Same part, 85N marking visible

It’s about 3 mm on a side, marked 85N, identical to the 23 still on the board. A healthy SMD joint does not let go because of pad adhesion. You have to push pretty hard with a tool to lift one of these. So the fact that this one came up with the pad means the solder under it was already cracked.

That cracked joint is the whole story. The card had passed bring-up and run fine at light loads for a week. Once it had spent enough hours pulling 600 W, thermal cycling on a marginal joint widened the crack until the inductor lost reliable contact under transient current. With one inductor effectively missing under load, the others carried its share. The regulator’s feedback loop got noisier, ripple climbed, one of the GPU’s internal rails dipped out of spec, and the card aborted the PCIe link rather than corrupt data. That’s the Xid 79 + DPC containment signature. It only shows up when the load is real and sustained.

Warm the card before you touch the pads

The cold teardown is what made the cracked joint visible. If the joint had been healthy, the same cold teardown could have been the thing that cracked it.

Thermal pads on these cards are sticky. The bond between a pad and the small SMD components underneath is real. When you peel a cold pad off a VRM area, the pad pulls upward on everything it’s stuck to, and the force concentrates on the small parts, not on the big inductor packages. A marginal joint gives way completely. A healthy joint gets stressed and might fail later.

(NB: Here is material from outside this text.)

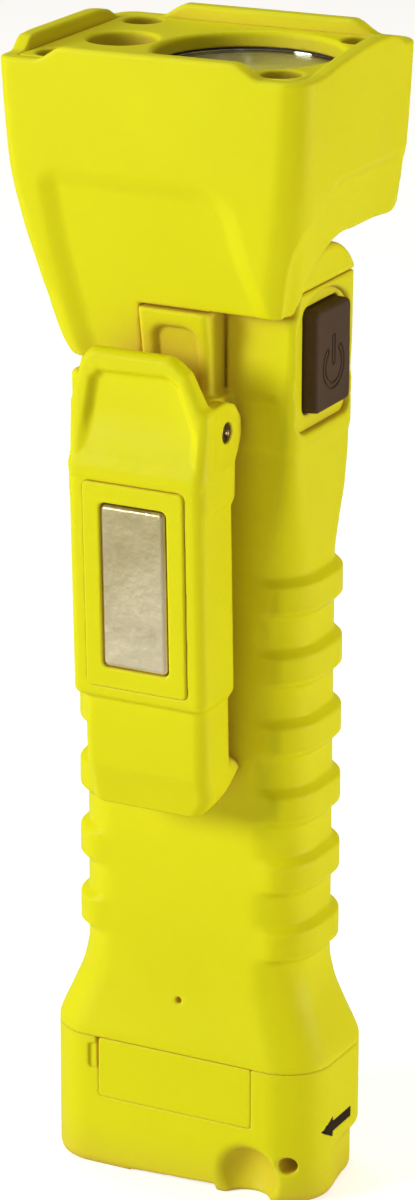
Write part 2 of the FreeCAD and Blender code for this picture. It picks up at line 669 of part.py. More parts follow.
def clip_parts():
    """Magnet, its backing and holder, the hinge pin and the torsion spring."""
    room = box(-MAGNET_HALF_W - 0.15, MAGNET_HALF_W + 0.15, CLIP_FACE_Y - 1, CLIP_FACE_Y + 2.2,
               MAGNET_LOW_Z - 0.15, MAGNET_TOP_Z + 0.15)
    save("magnet_holder", leaning(magnet_holder_blank(0).cut(room)))
    magnet = box(-MAGNET_HALF_W, MAGNET_HALF_W, CLIP_FACE_Y - 0.5, CLIP_FACE_Y + 1.5, MAGNET_LOW_Z, MAGNET_TOP_Z)
    rim = [e for e in magnet.Edges if e.BoundBox.YMax < CLIP_FACE_Y - 0.4]
    save("clip_magnet", leaning(magnet.makeChamfer(0.25, rim)))
    backing = box(-MAGNET_HALF_W, MAGNET_HALF_W, CLIP_FACE_Y + 1.5, CLIP_FACE_Y + 2.2, MAGNET_LOW_Z, MAGNET_TOP_Z)
    save("magnet_backing", leaning(backing))
    save("clip_pin", rod_x(-11.8, 11.8, PIN_Y, PIN_Z, PIN_R))

    coil_r, wire_r, turns, length = 2.7, 0.45, 5, 6.4
    path = Part.makeHelix(length / turns, length, coil_r)
    profile = Part.Wire(Part.makeCircle(wire_r, Vector(coil_r, 0, 0), Vector(0, 1, 0)))
    coil = Part.Wire(path).makePipeShell([profile], True, True)
    coil.rotate(Vector(0, 0, 0), Vector(0, 1, 0), 90)
    coil.translate(Vector(-length / 2, PIN_Y, PIN_Z))
    save("clip_spring", coil)


# ---------------------------------------------------------------- everything
def body_parts():
    """Pieces that stay with the grip."""
    save("grip_housing", grip_housing())
    save("battery_cells", battery_cells())
    save("battery_sleeve", battery_sleeve())
    save("cell_springs", cell_springs())
    save("contact_board", slab_z(-17.0, 17.0, -7.7, 7.7, 7.5, POCKET_TOP_Z - 1.1, POCKET_TOP_Z - 0.1))
    save("mouth_gasket", gasket_ring(18.0, 19.2, 8.8, 10.0, CAP_TOP_Z, CAP_TOP_Z + 0.95))
    save("driver_board", slab_z(-14.5, 9.0, -7.5, 7.0, 1.0, 132.6, 133.8))
    save("switch_board", slab_x(-8.5, 7.5, 133.0, 154.2, [0.8, 0.8, 3.0, 3.0], 12.4, 13.6))
    actuator = rod_x(15.0, 15.3, 0, 144, 1.7)
    save("tactile_switch", union(box(13.6, 15.0, -3, 3, 141, 147), actuator))
    membrane = slab_x(-9.0, 8.2, 133.0, 154.6, [1.0, 1.0, 4.0, 4.0], 16.5, 17.1)
    save("switch_seal", membrane.cut(rod_x(10, 20, 0, 144, 2.6)))
    save("switch_bezel", switch_bezel())


def moving_parts():
    """Pieces of the button, the battery cap and the latch."""
    save("power_button", power_button())
    save("button_plunger", rod_x(16.2, 18.2, 0, 144, 2.0))
    save("tail_cap", tail_cap())
    save("arrow_mark", arrow_mark())
    save("tail_contact", slab_z(-16.9, 16.9, -7.9, 7.9, 5.9, CAP_BAY_Z, CAP_BAY_Z + 0.8).fuse(
        [rod_z(CAP_BAY_Z + 0.8, CAP_BAY_Z + 1.7, x, 0, 3.5) for x in cell_columns()]).removeSplitter())
    save("latch_pin", rod_x(-15.5, 15.5, LATCH_PIN_Y, LATCH_PIN_Z, LATCH_PIN_R))
    save("door_latch", door_latch())


body_parts()
moving_parts()
hinge_parts()
head_parts()
clip_parts()
save("head_housing", head_housing())
save("bezel_plate", bezel_plate())
save("bezel_screws", bezel_screws())
save("clip_lever", clip_lever())
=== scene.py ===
import json
import math

import bpy
import numpy as np
from mathutils import Matrix, Vector


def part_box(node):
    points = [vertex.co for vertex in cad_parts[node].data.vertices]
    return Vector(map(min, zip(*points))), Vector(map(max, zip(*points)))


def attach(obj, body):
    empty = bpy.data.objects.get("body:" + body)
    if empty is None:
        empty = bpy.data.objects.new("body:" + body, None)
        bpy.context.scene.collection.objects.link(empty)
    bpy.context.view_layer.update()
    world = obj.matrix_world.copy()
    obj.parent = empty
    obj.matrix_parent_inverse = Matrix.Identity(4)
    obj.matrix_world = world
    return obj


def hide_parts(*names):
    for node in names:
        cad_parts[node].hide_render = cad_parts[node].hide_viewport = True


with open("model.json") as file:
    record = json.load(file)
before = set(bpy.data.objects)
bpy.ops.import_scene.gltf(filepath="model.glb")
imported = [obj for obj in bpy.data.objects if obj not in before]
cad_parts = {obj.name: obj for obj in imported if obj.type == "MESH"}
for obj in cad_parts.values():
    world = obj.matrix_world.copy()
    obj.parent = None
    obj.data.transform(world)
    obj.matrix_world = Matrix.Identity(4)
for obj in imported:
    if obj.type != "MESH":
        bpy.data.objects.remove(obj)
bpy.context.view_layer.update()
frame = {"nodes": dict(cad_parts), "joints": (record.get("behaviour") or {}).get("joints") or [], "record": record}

# Looks of a right-angle safety flashlight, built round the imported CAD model.
# Every moulding is a smooth field in millimetres (negative inside), meshed by a surface net.
# +X is the button side, -Y the clip side, +Z runs up the grip to the lamp.

MM = 0.001
COARSE = 1.0     # factor on every cell size


# ---------------------------------------------------------------- places taken from the frame
def box_mm(node):
    """Lowest and highest corner of a CAD node, in millimetres."""
    low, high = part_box(node)
    return np.array(low) / MM, np.array(high) / MM


def joint(name):
    """One joint of the record."""
    return next(j for j in frame["joints"] if j["name"] == name)


def mount(name):
    """One mount of the record."""
    return next(m for m in frame["record"]["mounts"] if m["name"] == name)


GRIP_LOW, GRIP_HIGH = box_mm("grip_housing")
CAP_LOW, CAP_HIGH = box_mm("tail_cap")
HEAD_LOW, HEAD_HIGH = box_mm("head_housing")
PLATE_LOW, PLATE_HIGH = box_mm("bezel_plate")
LENS_LOW, LENS_HIGH = box_mm("main_lens")
SIDE_LENS_LOW, SIDE_LENS_HIGH = box_mm("side_lens")
BUTTON_LOW, BUTTON_HIGH = box_mm("power_button")
RING_LOW, RING_HIGH = box_mm("switch_bezel")
LATCH_LOW, LATCH_HIGH = box_mm("door_latch")
CLIP_LOW, CLIP_HIGH = box_mm("clip_lever")
HOLDER_LOW, HOLDER_HIGH = box_mm("magnet_holder")
MAGNET_LOW, MAGNET_HIGH = box_mm("clip_magnet")
PIN_LOW, PIN_HIGH = box_mm("clip_pin")
POCKET_TOP = box_mm("battery_sleeve")[1][2]
COVER_LOW, COVER_HIGH = box_mm("hinge_cover")
BARREL_CAP_LOW, BARREL_CAP_HIGH = box_mm("barrel_cap")
ARROW_LOW, ARROW_HIGH = box_mm("arrow_mark")
SCREWS_LOW, SCREWS_HIGH = box_mm("bezel_screws")

TAIL_W = CAP_HIGH[0]
TAIL_D = CAP_HIGH[1]
CAP_TOP = CAP_HIGH[2]
RIM_Z = PLATE_HIGH[2]
TOP_Z = HEAD_HIGH[2]
PIVOT_Y, PIVOT_Z = np.array(joint("head_tilt")["pos_m"][1:]) / MM
PIN_Y, PIN_Z = np.array(joint("clip_hinge")["pos_m"][1:]) / MM
BARREL_R = PIVOT_Z - HEAD_LOW[2]
CLIP_TILT = math.atan2(mount("magnet_face")["axis"][2], mount("magnet_face")["axis"][1]) + math.pi
CAD_SCREW_R = 2.5
SCREW_X = SCREWS_HIGH[0] - CAD_SCREW_R
SCREW_Y = (SCREWS_HIGH[1] - SCREWS_LOW[1]) / 2 - CAD_SCREW_R
SCREW_MID_Y = (SCREWS_HIGH[1] + SCREWS_LOW[1]) / 2
MAIN_LAMP = (LENS_LOW[:2] + LENS_HIGH[:2]) / 2
SIDE_LAMP = (SIDE_LENS_LOW[:2] + SIDE_LENS_HIGH[:2]) / 2
CORD_X = mount("lanyard_hole")["pos_m"][0] / MM
CORD_Z = mount("lanyard_hole")["pos_m"][2] / MM
CORD_R = mount("lanyard_hole")["dims"]["r_mm"]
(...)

The fix is to bring the card up to around 90 °C before you start. At that temperature the silicone in the pads goes pliable and lets go of the components instead of holding on and lifting. You don’t need a hot air gun or a heat plate. Run a brief compute load on the card, get it up to temp, power off, and immediately start the teardown. The card’s own heat is plenty.

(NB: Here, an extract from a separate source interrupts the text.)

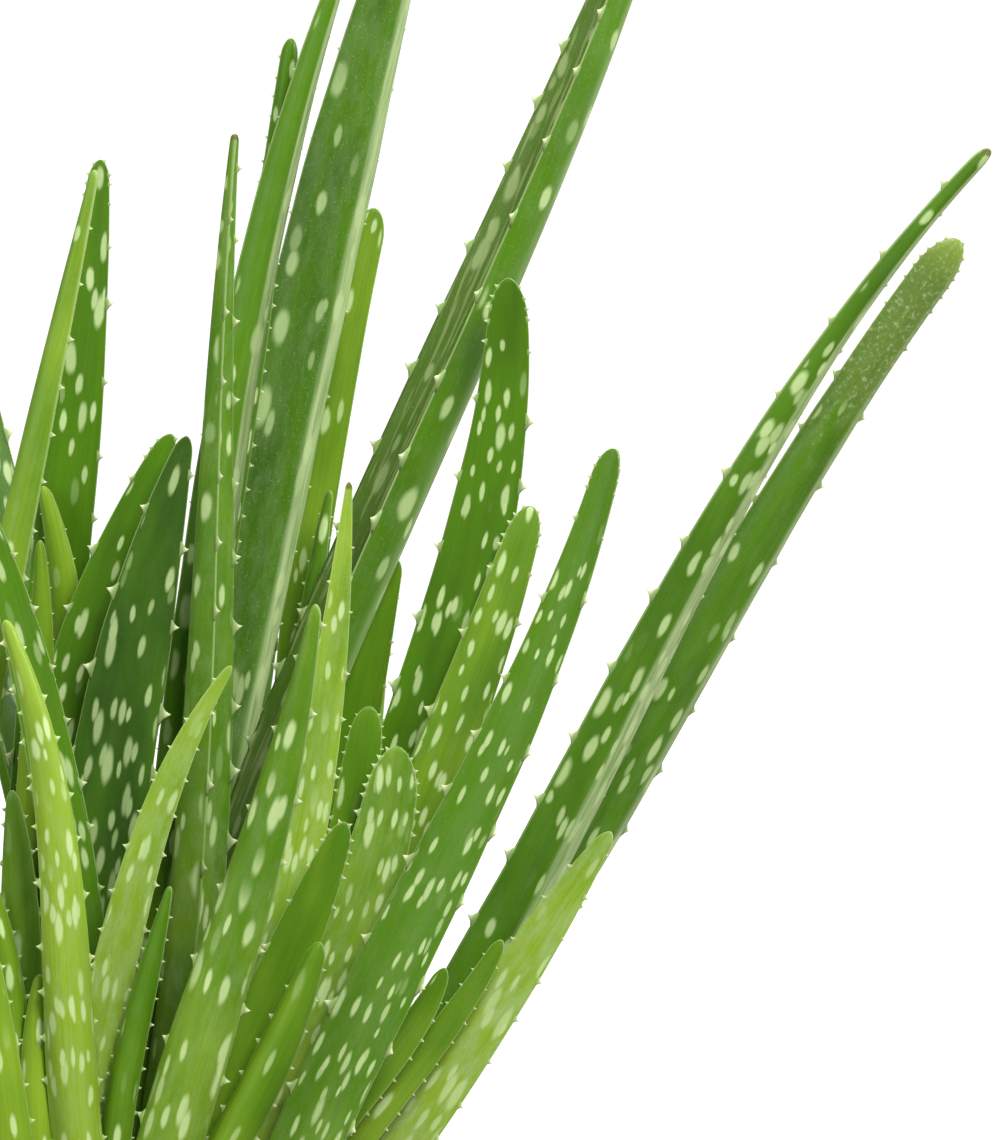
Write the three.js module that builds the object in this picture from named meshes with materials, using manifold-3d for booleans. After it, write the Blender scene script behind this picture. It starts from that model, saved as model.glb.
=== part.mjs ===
// A clump of aloe in a plain round clay pot. Millimetres, +Z up.
// The origin is the middle of the pot's flat underside; the front of the plant looks along -Y.
import * as THREE from "three";
import { mergeVertices } from "three/addons/utils/BufferGeometryUtils.js";
import Module from "manifold-3d";

const wasm = await Module();
wasm.setup();

// ---- driving dimensions ----
const POT_HEIGHT = 118;
const RIM_RADIUS = 72; // outside of the rim band
const RIM_BAND = 27; // height of the rim band
const RIM_STEP = 4.5; // how far the band stands out from the body
const FOOT_RADIUS = 51; // outside of the body at the floor
const WALL = 6;
const FLOOR = 8;
const DRAIN_RADIUS = 4;
const DRAIN_CIRCLE = 24;
const SOIL_TOP = 106; // height of the soil above the ground
const GAP = 0.3; // between pieces that touch
const ROOM = 0.5; // cut round a piece for its neighbours
const SMALLEST = 0.12; // detail finer than this is left out
const STEM_DEPTH = 18; // of a stem below the soil
const TOOTH_SPACING = 38; // of the rings of a leaf, each with its pair of teeth
const FEWEST_RINGS = 3;
const MOST_RINGS = 9;
const EYE_DISTANCE = 2000; // the leaf table's front view: eye to the view's centre
const EYE_RISE = THREE.MathUtils.degToRad(5.5);
const VIEW_CENTRE = [97.5, 190]; // across, and above the soil

// The short stems: centre across and back, radius at the soil, height above it.
const STEMS = {
  mother: [2, 10, 11, 34],
  right: [42, -8, 8.5, 24],
  right_front: [31, -31, 8.5, 26],
  right_back: [36, 19, 8.5, 26],
  front: [3, -37, 9, 28],
  left: [-26, -3, 10, 30],
  left_front: [-27, -32, 7, 20],
  front_left: [-17, -49, 6, 18],
  far_left: [-47, -9, 8, 22],
};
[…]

I learned this the hard way on the pilot. The three cards I converted after it all came apart warm and went back together without surprises. No further incidents during conversion.

Putting it back

Resoldering a power inductor onto a multi-layer GPU PCB is real microsolder work. Small pads, fine-pitch neighbors, multi-layer copper that pulls heat out of the joint as fast as you can put it in. I did not try to do this myself.

I walked into a SmartFix shop in Las Vegas. SmartFix is a national chain of phone and electronics repair shops, and they list logic board repair on their website. I handed the bare PCB to their microsolder tech and watched him do it. $40, about twenty minutes. These places do BGA reballs and 0201-pitch work on iPhone boards every day. A 3 mm power inductor with two big flat pads is a five-minute job to them.

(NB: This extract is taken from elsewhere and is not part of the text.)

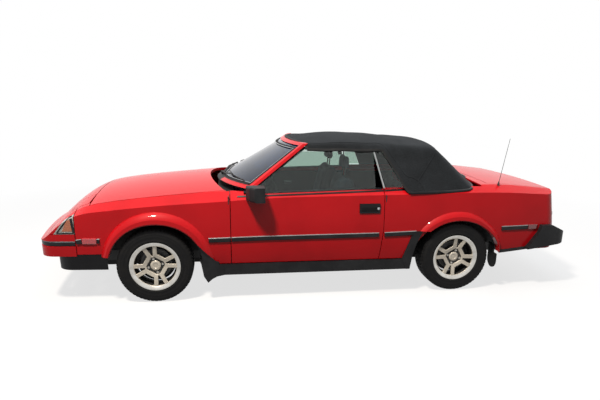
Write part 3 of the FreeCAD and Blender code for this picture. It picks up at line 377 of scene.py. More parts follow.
@dataclass(frozen=True)
class SeatCloth(Finish):
    """Knitted nylon tricot over foam: short pile that lights up at the edges, ribbed."""

    rib_mm: float = 22.0
    light: str = "#263247"

    def dress(self, draft: Draft) -> None:
        """Ribs across the seat and a fine pile.

        Args:
            draft: The material in the making.
        """
        draft.give({"Sheen Weight": 0.2, "Sheen Tint": linear("#8FA0B8")})
        ribs = draft.waves(self.rib_mm, "Y", distortion=0.15)
        pile = draft.noise(6, 3.0, 0.7)
        draft.colours(pile, [(0.3, self.colour), (0.75, self.light)])
        draft.bump(draft.maths("ADD", ribs, pile).outputs["Value"], 0.4, 1.2)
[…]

This is the part most people miss when they think a GPU is dead. If the failure is a single discrete component coming off the board, you do not need an RMA, a hot air rework station, or a $500 microscope. You need to find the nearest shop that lists “microsoldering” or “logic board repair.” Phone-repair chains, indie cell shops, console-repair places. They all have the skill. The bring-it-in-and-wait economics are different from ship-it-back-to-the-manufacturer in a way that matters.

Back home: fresh paste on the die, fresh pads on the VRMs, the block back down, into the loop. Then I converted the remaining three cards using the warm-up-before-disassembly procedure.

Powered on. nvidia-smi showed all four. Standard stress suite on the repaired card alone:

Inference (vLLM):   10,283 tok/s sustained over 26 rounds
Training (PyTorch): 5,389 tok/s, ~213 TFLOPS, peak 54 °C, 609 W
Xid events:         none

Then all four together, same suite, started at the same time:

                inference        training         peak temp    power
GPU 0           10,393 tok/s     210.5 TFLOPS     57 °C        612 W
GPU 1 (fixed)   10,234 tok/s     212.5 TFLOPS     54 °C        609 W
GPU 2           10,311 tok/s     208.3 TFLOPS     58 °C        608 W
GPU 3           10,143 tok/s     206.2 TFLOPS     58 °C        607 W
--------------------------------------------------------------------
Aggregate       41,081 tok/s     837.6 TFLOPS     58 °C       2.44 kW
Xid events: 0

The fixed card runs the coolest of the four because the paste and pads are the freshest. The other three are within 4% of each other on inference and within 3% on training, which is about as tight as fleet matching gets on stock silicon. On water, every card stays at full boost the whole time. On air, this same workload was throttling cards into the mid-80s °C and clocking them down.

Takeaways

  • Warm the card before pulling thermal pads. If you only remember one thing from this post, remember this. Cold pads pull SMD parts off the PCB. Run a brief load to bring the card up to ~90 °C, power off, and start the teardown immediately. The three cards I did this way had zero issues.
  • Convert one card first, then the rest. A week of real workloads on the pilot is what surfaced the cracked joint. If I had converted all four at once, I would have had four blocks to pull and four chances to make new defects in the process.
  • A week of working is not proof of healthy hardware. A marginal SMD joint can pass bring-up and only fail after enough thermal cycles. “It worked yesterday” doesn’t carry weight.
  • Xid 79 + DPC containment under sustained load on one card is a hardware signal. I burned a few hours on driver swaps, CUDA versions, and inference engine theories before I gave up and opened the card. I should have skipped that.
  • Don’t RMA it, and don’t solder it yourself. A local phone-repair chain with a microsolder tech can put a 3 mm SMD part back on a GPU PCB in twenty minutes for the price of dinner. The skill is in your city. You just have to look.

What the rig is doing now

The headline workload is training. Multi-day BF16 runs, all four cards at 600 W, around 840 TFLOPS aggregate. Air cooling couldn’t hold that envelope. The cards throttle into the mid-80s, the slowest one gates the synchronous step, and effective TFLOPS sag over the course of a long run. On water, every card stays at full boost for the whole job and step times stay flat. That’s the entire point.

When the rig is idle between training jobs, it serves inference: a DP=4 vLLM deployment of Qwen3.6-27B, one instance per GPU, nginx load balancer in front, exposed through a Cloudflare tunnel. At 1,024 concurrent requests with 5,120-token outputs, it sustains around 8,000 output tokens per second, balanced to within 0.7% across the four endpoints, KV cache at 99.6%, every card at full 600 W. Same thermal envelope as a training step, different shape.

The 85N inductor is back where it belongs.